(1) Center for Biocrystallographic Research, Polish Academy of
Sciences, Poznan, Poland
(2) Department of Biochemistry and Molecular Biology, University
of Leeds, Leeds LS2 9JT, West Yorkshire, UK.
Type II L-asparaginase from E. coli (EcA), which hydrolyzes L-asparagine is used clinically for the treatment of leukaemia. Although its structure is known (Swain et al (1993), PNAS 90, 1474-8), its reaction mechanism and the reason for its antileukaemic activity are still unclear. There are two candidate nucleophiles in the active site, T12 and T89, which are conserved throughout all bacterial asparaginases. Mutating either threonine greatly reduces activity; mutating both destroys it completely. The reaction proceeds via a beta-acyl intermediate formed between the substrate and either of the active-site threonines. EcA crystallises in its active form, as a tetramer. The tetramer consists of two pairs of sub-units with an extensive dimer interface; residues from both subunits participate in each of the two active sites.

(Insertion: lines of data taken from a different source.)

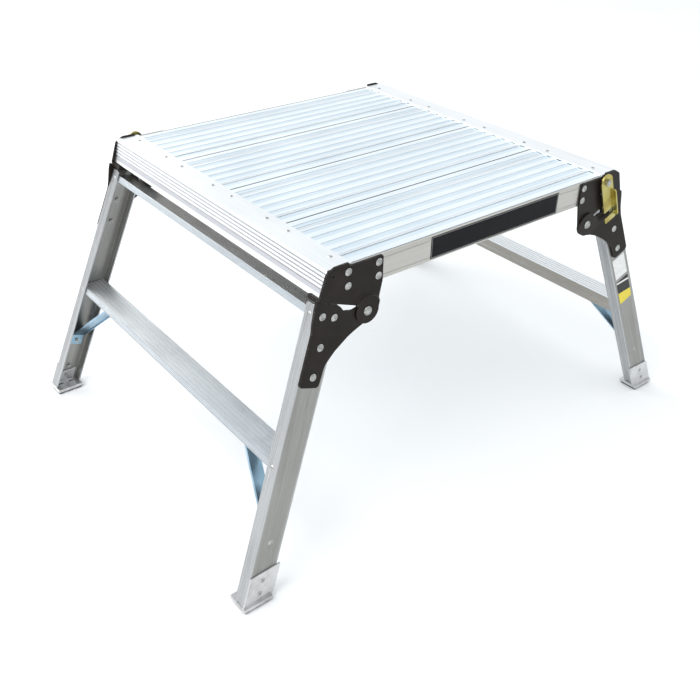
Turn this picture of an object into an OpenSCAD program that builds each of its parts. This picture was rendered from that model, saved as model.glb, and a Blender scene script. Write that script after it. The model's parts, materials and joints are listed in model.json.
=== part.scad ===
// Folding aluminium work platform with two splayed leg frames.
// Origin: on the floor, under the middle of the platform. X runs along the planks, Z is up.
// Every corner part is drawn once, at the near right corner, and then placed by corner().

/* [Platform] */
// Length of the platform along the planks
deck_len = 590; // [560:5:640]
// Depth of the platform across the planks
deck_depth = 600; // [560:5:640]
// Height of the plank surface above the floor
deck_h = 470; // [440:5:500]
// Depth of a plank section
plank_h = 22; // [20:0.5:24]
// Gap between two planks
plank_gap = 2.6; // [0.5:0.1:4]
// Height of a side rail
side_rail_h = 39; // [37:0.5:40]
// Height of the end rail below the planks' surface
end_rail_drop = 36; // [34:0.5:37]

/* [Leg frames] */
// Tilt of the leg frames from the vertical
leg_tilt = 21.8; // [20:0.1:23]
// Outward splay of each leg within its frame
splay = 5.9; // [5:0.1:6.5]
// Width of the leg channel's web
leg_web = 43; // [41:0.5:44]
// Depth of the leg channel's flanges
leg_flange = 21; // [19:0.5:23]
// Distance of the tread below the pivot, along the frame
tread_drop = 230; // [200:1:245]

/* [Hinges] */
// Distance of the pivot in from the end rail's inner edge
pivot_in = 25; // [24:0.5:27]
// Distance of the pivot below the planks' surface
pivot_drop = 76; // [74:0.5:78]
// Thickness of the hinge plates and leg brackets
plate_t = 3; // [2.5:0.1:3]
// Radius of the pivot bolt
pivot_r = 4.5; // [4:0.1:5]

/* [Hidden] */
$fn = 48;
wall = 2.5;
skin = 2.2;
half_len = deck_len / 2;
half_depth = deck_depth / 2;
flange_t = 2;
flange_w = 39;
flange_x = half_len - flange_w;
end_slope = 0.27;
end_ledge_clear = 6;
end_notch = 36;
plank_n = 4;
plank_pitch = (deck_depth - 2 * wall) / plank_n;
plank_w = plank_pitch - plank_gap;
plank_end_gap = 3;
groove_n = 6;
groove_w = 10.4;
groove_depth = 0.7;
groove_pitch = 22.4;
flute_n = 5;
flute_pitch = 5.3;
flute_w = 2;
flute_depth = 1.1;
ledge_w = 20;
ledge_z = deck_h - plank_h;

pivot_x = flange_x - pivot_in;
pivot_z = deck_h - pivot_drop;
fit = 0.05;
slack = 0.3;
nose_r = 19;
cup_r = 20.3;
cap_r = 22.5;
cone_r = 27;
cap_w = plate_t + slack;
seat_w = cap_w + plate_t + 0.2;
stop_gap = 0.1;
stop_z = 5.2;
stop_x = 57;
stop_len = 29;
stop_depth = 24;

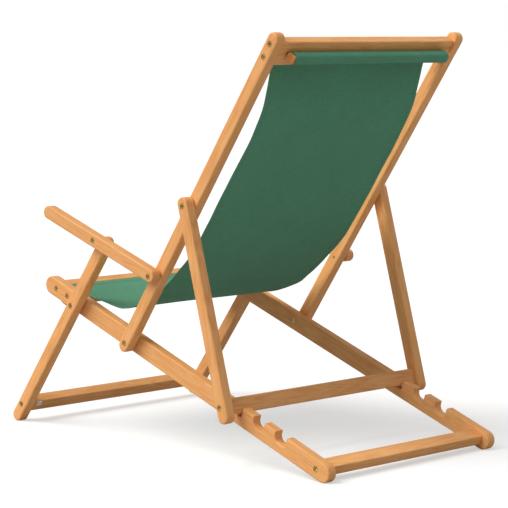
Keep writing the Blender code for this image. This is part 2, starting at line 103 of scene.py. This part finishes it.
class Graph:
    """A material's node tree with short ways to add and link nodes."""

    def __init__(self, name):
        self.material = bpy.data.materials.new(name)
        self.material.use_nodes = True
        self.tree = self.material.node_tree
        self.shader = self.tree.nodes["Principled BSDF"]

    def node(self, kind, inputs=None, **settings):
        item = self.tree.nodes.new("ShaderNode" + kind)
        for key, value in settings.items():
            setattr(item, key, value)
        for key, value in (inputs or {}).items():
            if isinstance(value, bpy.types.NodeSocket):
                self.tree.links.new(value, item.inputs[key])
            else:
                item.inputs[key].default_value = value
        return item

    def math(self, operation, first, second=0.0, third=0.0, clamp=False):
        item = self.node("Math", {0: first, 1: second, 2: third}, operation=operation,
                         use_clamp=clamp)
        return item.outputs[0]

    def span(self, value, low, high, to_low=0.0, to_high=1.0):
        """A value stretched from one range to another, held at the ends."""
        item = self.node("MapRange", {"Value": value, "From Min": low, "From Max": high,
                                      "To Min": to_low, "To Max": to_high})
        return item.outputs[0]

    def mix(self, factor, first, second, blend="MIX"):
        item = self.node("Mix", {0: factor, 6: first, 7: second}, data_type="RGBA",
                         blend_type=blend)
        return item.outputs[2]

    def set(self, name, value):
        if isinstance(value, bpy.types.NodeSocket):
            self.tree.links.new(value, self.shader.inputs[name])
        else:
            self.shader.inputs[name].default_value = value

    def bump(self, height, strength, distance):
        item = self.node("Bump", {"Height": height, "Strength": strength, "Distance": distance})
        self.set("Normal", item.outputs[0])


TEAK_LIGHT = (0.91, 0.47, 0.184, 1.0)
TEAK_MIDDLE = (0.83, 0.39, 0.133, 1.0)
TEAK_DARK = (0.67, 0.275, 0.083, 1.0)
BRASS_BRIGHT = (0.82, 0.63, 0.25, 1.0)
BRASS_DULL = (0.42, 0.31, 0.11, 1.0)
PLASTIC_CLEAN = (0.78, 0.77, 0.73, 1.0)
PLASTIC_DIRTY = (0.55, 0.51, 0.45, 1.0)
CANVAS_LIGHT = (0.125, 0.372, 0.232, 1.0)
CANVAS_DARK = (0.085, 0.264, 0.157, 1.0)
THREAD_LIGHT = (0.14, 0.36, 0.24, 1.0)
THREAD_DARK = (0.06, 0.17, 0.11, 1.0)
WEAVE_PITCH = 0.0013


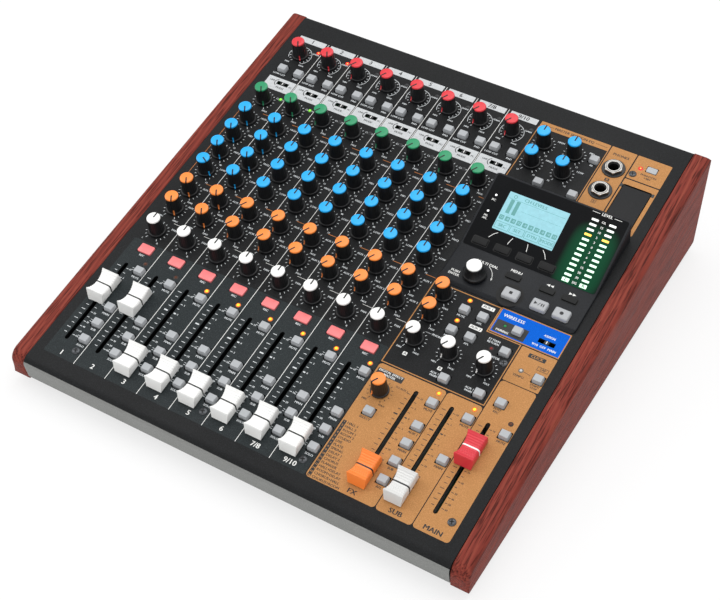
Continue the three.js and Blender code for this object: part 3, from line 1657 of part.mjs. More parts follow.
function rearPanel() {
  const topZ = rearTopZ - rearFlangeHeight - seatGap;
  const centreY = rearPlaneY - sheetThickness / 2;
  const sheet = block(metalWidth, sheetThickness, topZ - footHeight, 0, centreY, footHeight);
  const roundHole = (radius, sides, x, z) => postAlongY(
    circumradius(radius + guideGap, sides),
    rearPlaneY - sheetThickness - cutOverrun,
    rearPlaneY + cutOverrun,
    sides,
    x,
    z,
  );
  const squareHole = (width, height, x, z) => block(
    width + 2 * guideGap,
    sheetThickness + 2 * cutOverrun,
    height + 2 * guideGap,
    x,
    centreY,
    z - height / 2 - guideGap,
  );
  const holes = [
    ...[...inputXs, ...outputXs].map((x) => roundHole(xlrRadius, smallRoundSides, x, rearTopRowZ)),
    ...[...inputXs, ...outputJackXs].map((x) => roundHole(jackBarrelRadius, nutSides, x, rearLowRowZ)),
    squareHole(bezelWidth, bezelHeight, rockerX, rockerZ),
    squareHole(inletSize, inletSize, inletX, rockerZ),
    squareHole(computerSocketWidth, computerSocketHeight, computerSocketX, rearLowRowZ),
  ];
  return sheet.subtract(join(holes));
}

place(level, "rear_panel", rearPanel(), blackPaint);

// The origin lies under the middle of the whole, on the surface that the feet stand on.

mixingConsole.updateMatrixWorld(true);
const bounds = new THREE.Box3().setFromObject(mixingConsole, true);
const middle = bounds.getCenter(new THREE.Vector3());
mixingConsole.position.set(-middle.x, -middle.y, -bounds.min.z);

export default mixingConsole;
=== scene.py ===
import json
import math

import bpy
import numpy as np
from mathutils import Matrix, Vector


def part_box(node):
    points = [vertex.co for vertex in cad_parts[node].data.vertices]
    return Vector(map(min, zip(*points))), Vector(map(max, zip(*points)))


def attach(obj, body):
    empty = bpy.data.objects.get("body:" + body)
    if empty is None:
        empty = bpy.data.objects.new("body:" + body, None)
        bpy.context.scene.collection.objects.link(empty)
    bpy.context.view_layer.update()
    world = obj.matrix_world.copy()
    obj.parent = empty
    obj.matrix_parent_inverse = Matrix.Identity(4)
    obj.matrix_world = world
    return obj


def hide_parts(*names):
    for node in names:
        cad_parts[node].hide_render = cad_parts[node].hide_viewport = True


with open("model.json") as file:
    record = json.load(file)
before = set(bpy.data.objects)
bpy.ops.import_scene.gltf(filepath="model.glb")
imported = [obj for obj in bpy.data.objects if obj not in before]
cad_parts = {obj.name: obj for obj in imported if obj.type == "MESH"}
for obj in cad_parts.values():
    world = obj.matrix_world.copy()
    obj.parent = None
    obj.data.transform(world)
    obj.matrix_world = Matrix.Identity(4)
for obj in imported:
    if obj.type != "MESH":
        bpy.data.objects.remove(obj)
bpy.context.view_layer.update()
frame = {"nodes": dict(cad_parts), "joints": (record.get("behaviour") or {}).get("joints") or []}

# The camera stands at the photograph's angle, above the right front corner, on a long lens.
CAMERA_PLACE = (0.3667, -0.6300, 0.7536)
CAMERA_RIGHT = np.array([0.859583, 0.510995, 0.000618])
CAMERA_DOWN = np.array([0.365285, -0.613627, -0.700021])
LENS_MM = 74.54
camera_data = bpy.data.cameras.new("camera")
camera_data.lens = LENS_MM
camera = bpy.data.objects.new("camera", camera_data)
camera_back = np.cross(CAMERA_RIGHT, -CAMERA_DOWN)
camera_axes = np.column_stack([CAMERA_RIGHT, -CAMERA_DOWN, camera_back])
camera.matrix_world = Matrix.Translation(CAMERA_PLACE) @ Matrix(camera_axes).to_4x4()
bpy.context.scene.collection.objects.link(camera)
bpy.context.scene.camera = camera
bpy.context.scene.view_settings.view_transform = "Standard"


# The studio: a pale floor on which the feet stand, a white world behind it, and soft lamps from
# above, from the left and from the front, at a level at which a colour shows about as written.
# The floor keeps the shadow near the object and fades to plain white within about a metre.
WORLD_LEVEL = 0.62
FLOOR_REACH = 6.0
FADE_START = 0.3
FADE_END = 1.1
WHITE_NEAR = 0.72


def linear(hex_code):
    """sRGB hex to linear: ((c + 0.055) / 1.055) to the power 2.4 above 0.04045, else c / 12.92."""
    c = np.array([int(hex_code[i:i + 2], 16) / 255 for i in (1, 3, 5)])
    return (*np.where(c > 0.04045, ((c + 0.055) / 1.055) ** 2.4, c / 12.92), 1.0)


def add(tree, kind, settings=(), values=(), links=()):
    """Adds one node to a tree with its settings, its input values and its incoming links."""
    made = tree.nodes.new(kind)
    for name, value in dict(settings).items():
        setattr(made, name, value)
    for name, value in dict(values).items():
        made.inputs[name].default_value = value
    for name, socket in dict(links).items():
        tree.links.new(socket, made.inputs[name])
    return made


def emptied(block):
    """The node tree of a material or a world, with nothing in it yet."""
    block.use_nodes = True
    block.node_tree.nodes.clear()
    return block.node_tree


floor_mesh = bpy.data.meshes.new("floor")
floor_corners = [(x, y, 0) for x, y in ((-1, -1), (1, -1), (1, 1), (-1, 1))]
floor_mesh.from_pydata((np.array(floor_corners) * FLOOR_REACH).tolist(), [], [(0, 1, 2, 3)])
floor = bpy.data.objects.new("floor", floor_mesh)
bpy.context.scene.collection.objects.link(floor)
pale_floor = bpy.data.materials.new("pale_floor")
tree = emptied(pale_floor)
paint = add(tree, "ShaderNodeBsdfDiffuse", values={"Color": linear("#F4F4F4")})
white = add(tree, "ShaderNodeEmission", values={"Color": linear("#FFFFFF"), "Strength": 1.0})
rays = add(tree, "ShaderNodeLightPath")
seen = add(tree, "ShaderNodeMath", {"operation": "MAXIMUM"},
           links={0: rays.outputs["Is Camera Ray"], 1: rays.outputs["Is Glossy Ray"]})
spot = add(tree, "ShaderNodeTexCoord")
away = add(tree, "ShaderNodeVectorMath", {"operation": "LENGTH"}, links={0: spot.outputs["Object"]})
fade = add(tree, "ShaderNodeMapRange", {"interpolation_type": "SMOOTHSTEP"},
           values={1: FADE_START, 2: FADE_END, 3: WHITE_NEAR, 4: 1.0},
           links={0: away.outputs["Value"]})
share = add(tree, "ShaderNodeMath", {"operation": "MULTIPLY"},
            links={0: seen.outputs[0], 1: fade.outputs[0]})
mixed = add(tree, "ShaderNodeMixShader",
            links={0: share.outputs[0], 1: paint.outputs[0], 2: white.outputs[0]})
add(tree, "ShaderNodeOutputMaterial", links={"Surface": mixed.outputs[0]})
floor_mesh.materials.append(pale_floor)

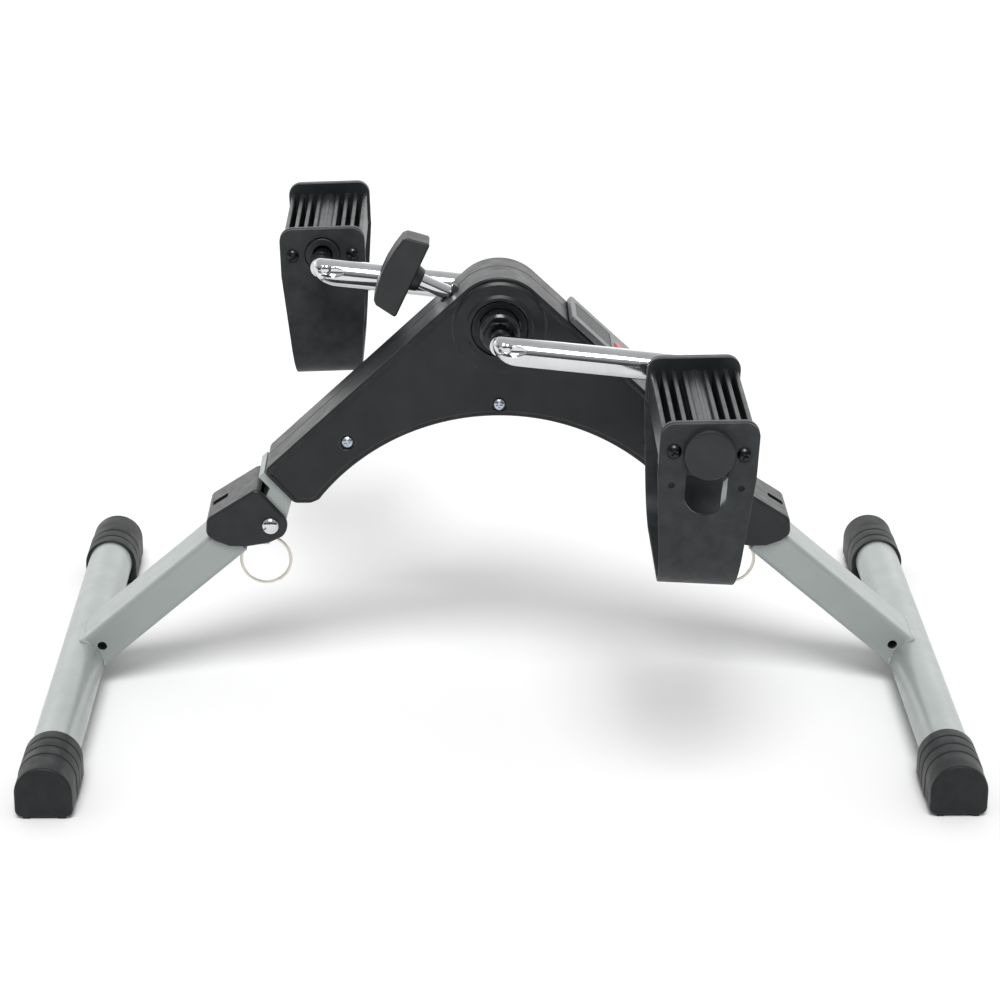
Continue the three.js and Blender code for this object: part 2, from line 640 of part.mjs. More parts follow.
// Folded steel bracket: a top web and two cheeks around the strut's end and the hinge.
function bracket() {
  const cheek = [
    onStrut(24, 25.3), onStrut(27.1, 22.9), onStrut(29.4, 20), onStrut(30.2, 17.6), onStrut(29.2, 12.5),
    onStrut(25.2, 5.2), onStrut(18.8, -0.6), onStrut(7.7, -7.2),
    ...arc(PIVOT.x, PIVOT.z, 9.2, degrees(-55), degrees(35), 7),
    onStrut(-8.7, 21),
  ];
  const whole = slab(cheek, -BRACKET_HALF, BRACKET_HALF);
  const underWeb = [onStrut(60, 27), onStrut(60, -60), onStrut(-60, -60), onStrut(-60, 11.2)];
  const inside = slab(underWeb, -STRUT_HALF - GAP, STRUT_HALF + GAP);
  return cut(whole, inside, barY(PIVOT.x, PIVOT.z, 3.3, -LARGE, LARGE, 16));
}

// Rivet with two domed heads.
function pivotPin() {
  const face = BRACKET_HALF + GAP;
  const half = [[3.2 - GAP, face], [4.7, face], [4.4, face + 1.2], [2.6, face + 2.1], [0, face + 2.4]];
  const profile = [...[...half].reverse().map(([r, y]) => [r, -y]), ...half];
  return turnedY(PIVOT.x, PIVOT.z, profile, 16);
}

// ---------------------------------------------------------------- leg locks (left)

const boltAngle = Math.atan2(downStrut.y, downStrut.x);

// Moves a solid made along +Z at the origin on to the latch bolt's axis.
function onBoltAxis(manifold) {
  return aimed(manifold, PIVOT.x + overStrut.x * BOLT_LIFT, PIVOT.z + overStrut.y * BOLT_LIFT, boltAngle);
}

// Latch bolt inside the strut, with the eye that its pull ring hangs from.
function latchBolt() {
  const bolt = onBoltAxis(barZ(3, KNUCKLE_RADIUS + BOLT_GAP, 40, 14));
  const eye = point(RING_CENTRE.x, RING_CENTRE.z + RING_RADIUS);
  const tab = [
    onStrut(11.5, 1), onStrut(16.5, 1), point(eye.x - 2.2, eye.y + 2.6), point(eye.x - 2.2, eye.y - 3.6),
    point(eye.x + 2.2, eye.y - 3.6), point(eye.x + 2.2, eye.y + 2.6),
  ];
  const eyeHole = barZ(1.9, -12, 12, 12).rotate([0, 90, 0]).translate([eye.x, 0, eye.y - 0.4]);
  return cut(join(bolt, slab(tab, -3, 3)), eyeHole);
}

function pullRing() {
  const geometry = new THREE.TorusGeometry(RING_RADIUS, RING_WIRE, 6, 28);
  geometry.rotateX(Math.PI / 2);
  return solid(geometry.translate(RING_CENTRE.x, 0, RING_CENTRE.z));
}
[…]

We performed molecular mechanics and preliminary molecular dynamics studies of dimers of wild type and T89V EcA complexed with Asp (the reaction product). Although the scaffold of the active site remains fairly constant during molecular dynamics, a loop adjacent to it (residues 16-30) is quite flexible. The dynamic behaviour of the ligands in the two equivalent active sites is not identical, indicating a certain degree of freedom. In the wild type, each aspartate can take up a large number of conformations; during dynamics H-bonds between the threonine -OH groups and the aspartate carboxyls are in rapid exchange. The aspartate carboxyls also form H-bonds to the main chain -NH groups of residues 12 and 89, and to a structurally important water molecule. In one active site, the bound aspartate "reversed" during a short dynamics run, so that its "main chain" carboxyl group adopted the position of the gamma-carboxyl group. This gives an indication of the size of the active site and the number of quasi-equivalent low energy positions which the substrate can adopt.
In the T89V mutant, we assume that the aspartate ligand is "forced" to form a covalent link with T12. The primary difference here is that no side chains in the active site form stable H-bonds with the ligand. If V89 is "mutated" back to threonine in the model, these H-bonds may re-form. We also examine the electrostatic potential within the active site, comparing different protonation states of key residues.